Source data:
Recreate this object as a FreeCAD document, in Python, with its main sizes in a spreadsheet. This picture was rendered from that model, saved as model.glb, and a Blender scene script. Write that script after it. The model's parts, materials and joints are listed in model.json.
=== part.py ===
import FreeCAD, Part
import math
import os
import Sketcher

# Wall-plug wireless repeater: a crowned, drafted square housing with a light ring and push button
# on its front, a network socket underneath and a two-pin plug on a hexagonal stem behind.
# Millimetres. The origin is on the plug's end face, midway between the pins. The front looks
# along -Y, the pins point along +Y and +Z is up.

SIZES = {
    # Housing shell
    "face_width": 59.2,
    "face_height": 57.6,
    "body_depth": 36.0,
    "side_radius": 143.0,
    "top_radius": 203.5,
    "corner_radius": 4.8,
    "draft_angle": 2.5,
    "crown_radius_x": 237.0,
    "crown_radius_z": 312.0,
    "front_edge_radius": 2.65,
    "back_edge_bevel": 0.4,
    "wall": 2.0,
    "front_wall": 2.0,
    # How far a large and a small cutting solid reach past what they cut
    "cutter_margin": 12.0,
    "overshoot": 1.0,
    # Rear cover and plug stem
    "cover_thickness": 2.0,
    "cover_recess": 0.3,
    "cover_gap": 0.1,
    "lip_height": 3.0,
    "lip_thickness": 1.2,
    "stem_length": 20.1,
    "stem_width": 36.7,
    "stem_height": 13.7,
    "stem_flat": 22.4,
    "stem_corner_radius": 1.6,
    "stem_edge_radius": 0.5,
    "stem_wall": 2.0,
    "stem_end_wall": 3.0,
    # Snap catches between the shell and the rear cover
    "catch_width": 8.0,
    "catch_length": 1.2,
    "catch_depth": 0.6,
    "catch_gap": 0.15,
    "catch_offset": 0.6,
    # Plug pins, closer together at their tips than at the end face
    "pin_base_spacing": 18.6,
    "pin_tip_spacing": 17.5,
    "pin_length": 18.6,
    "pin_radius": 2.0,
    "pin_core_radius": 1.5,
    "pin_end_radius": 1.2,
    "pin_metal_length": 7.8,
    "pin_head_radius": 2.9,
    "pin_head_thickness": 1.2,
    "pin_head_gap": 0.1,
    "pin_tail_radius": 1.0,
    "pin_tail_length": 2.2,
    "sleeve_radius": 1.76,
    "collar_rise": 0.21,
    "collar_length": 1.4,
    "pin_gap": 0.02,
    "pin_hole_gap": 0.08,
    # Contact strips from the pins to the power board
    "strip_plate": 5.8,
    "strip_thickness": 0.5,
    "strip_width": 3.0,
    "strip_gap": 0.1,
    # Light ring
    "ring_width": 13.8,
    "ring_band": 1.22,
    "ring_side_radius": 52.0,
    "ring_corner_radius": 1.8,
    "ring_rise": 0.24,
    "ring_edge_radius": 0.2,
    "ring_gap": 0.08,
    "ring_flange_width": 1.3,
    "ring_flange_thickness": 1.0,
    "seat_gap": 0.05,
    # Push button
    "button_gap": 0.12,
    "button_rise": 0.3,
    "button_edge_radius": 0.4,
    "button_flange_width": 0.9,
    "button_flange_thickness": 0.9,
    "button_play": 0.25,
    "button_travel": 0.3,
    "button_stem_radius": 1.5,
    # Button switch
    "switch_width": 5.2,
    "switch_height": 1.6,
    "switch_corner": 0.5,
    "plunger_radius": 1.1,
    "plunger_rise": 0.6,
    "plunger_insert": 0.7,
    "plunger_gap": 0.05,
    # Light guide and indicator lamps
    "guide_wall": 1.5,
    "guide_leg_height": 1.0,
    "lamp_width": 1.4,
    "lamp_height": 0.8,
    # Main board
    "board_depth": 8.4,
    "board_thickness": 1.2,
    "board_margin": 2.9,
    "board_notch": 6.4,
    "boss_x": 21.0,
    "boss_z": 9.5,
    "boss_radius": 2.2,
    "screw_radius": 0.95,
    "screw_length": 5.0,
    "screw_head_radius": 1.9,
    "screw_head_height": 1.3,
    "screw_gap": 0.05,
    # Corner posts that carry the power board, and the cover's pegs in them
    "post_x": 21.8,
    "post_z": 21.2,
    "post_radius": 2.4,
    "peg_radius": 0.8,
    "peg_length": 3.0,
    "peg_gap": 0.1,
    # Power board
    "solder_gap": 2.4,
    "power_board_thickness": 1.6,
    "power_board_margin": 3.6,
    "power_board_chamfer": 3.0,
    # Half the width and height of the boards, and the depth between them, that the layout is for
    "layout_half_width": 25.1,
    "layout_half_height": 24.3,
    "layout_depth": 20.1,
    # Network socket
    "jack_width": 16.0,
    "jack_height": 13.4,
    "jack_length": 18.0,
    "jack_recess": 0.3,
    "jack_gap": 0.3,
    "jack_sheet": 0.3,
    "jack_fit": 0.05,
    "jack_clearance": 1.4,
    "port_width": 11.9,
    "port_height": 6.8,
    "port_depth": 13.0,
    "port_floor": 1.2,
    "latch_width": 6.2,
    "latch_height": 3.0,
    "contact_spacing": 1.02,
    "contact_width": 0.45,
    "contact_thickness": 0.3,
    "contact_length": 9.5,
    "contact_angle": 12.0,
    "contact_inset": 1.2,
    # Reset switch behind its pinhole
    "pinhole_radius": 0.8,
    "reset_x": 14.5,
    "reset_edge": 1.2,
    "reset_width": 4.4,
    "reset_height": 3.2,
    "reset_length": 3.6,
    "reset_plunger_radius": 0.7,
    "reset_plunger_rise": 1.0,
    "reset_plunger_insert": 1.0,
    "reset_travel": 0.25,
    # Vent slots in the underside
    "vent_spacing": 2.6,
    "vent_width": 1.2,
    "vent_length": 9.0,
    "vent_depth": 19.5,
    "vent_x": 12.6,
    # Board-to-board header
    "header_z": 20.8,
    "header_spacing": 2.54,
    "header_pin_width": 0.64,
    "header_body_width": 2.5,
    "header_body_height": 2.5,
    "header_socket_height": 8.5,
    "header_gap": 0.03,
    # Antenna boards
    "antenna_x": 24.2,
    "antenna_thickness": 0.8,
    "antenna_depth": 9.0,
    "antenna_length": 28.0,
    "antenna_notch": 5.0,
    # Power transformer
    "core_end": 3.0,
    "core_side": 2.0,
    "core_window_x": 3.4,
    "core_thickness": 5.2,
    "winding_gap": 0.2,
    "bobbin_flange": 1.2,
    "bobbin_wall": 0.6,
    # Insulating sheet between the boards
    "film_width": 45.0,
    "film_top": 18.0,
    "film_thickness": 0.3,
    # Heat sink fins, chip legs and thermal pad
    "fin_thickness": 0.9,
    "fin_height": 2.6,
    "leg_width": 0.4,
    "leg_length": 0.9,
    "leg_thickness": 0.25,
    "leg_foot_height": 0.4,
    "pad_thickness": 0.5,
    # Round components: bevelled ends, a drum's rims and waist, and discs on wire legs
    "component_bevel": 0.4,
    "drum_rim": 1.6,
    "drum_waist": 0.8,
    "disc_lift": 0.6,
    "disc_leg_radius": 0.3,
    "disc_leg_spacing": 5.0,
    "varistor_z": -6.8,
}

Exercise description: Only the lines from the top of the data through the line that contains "# along -Y, the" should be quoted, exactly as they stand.

Solution to this problem:
Recreate this object as a FreeCAD document, in Python, with its main sizes in a spreadsheet. This picture was rendered from that model, saved as model.glb, and a Blender scene script. Write that script after it. The model's parts, materials and joints are listed in model.json.
=== part.py ===
import FreeCAD, Part
import math
import os
import Sketcher

# Wall-plug wireless repeater: a crowned, drafted square housing with a light ring and push button
# on its front, a network socket underneath and a two-pin plug on a hexagonal stem behind.
# Millimetres. The origin is on the plug's end face, midway between the pins. The front looks
# along -Y, the pins point along +Y and +Z is up.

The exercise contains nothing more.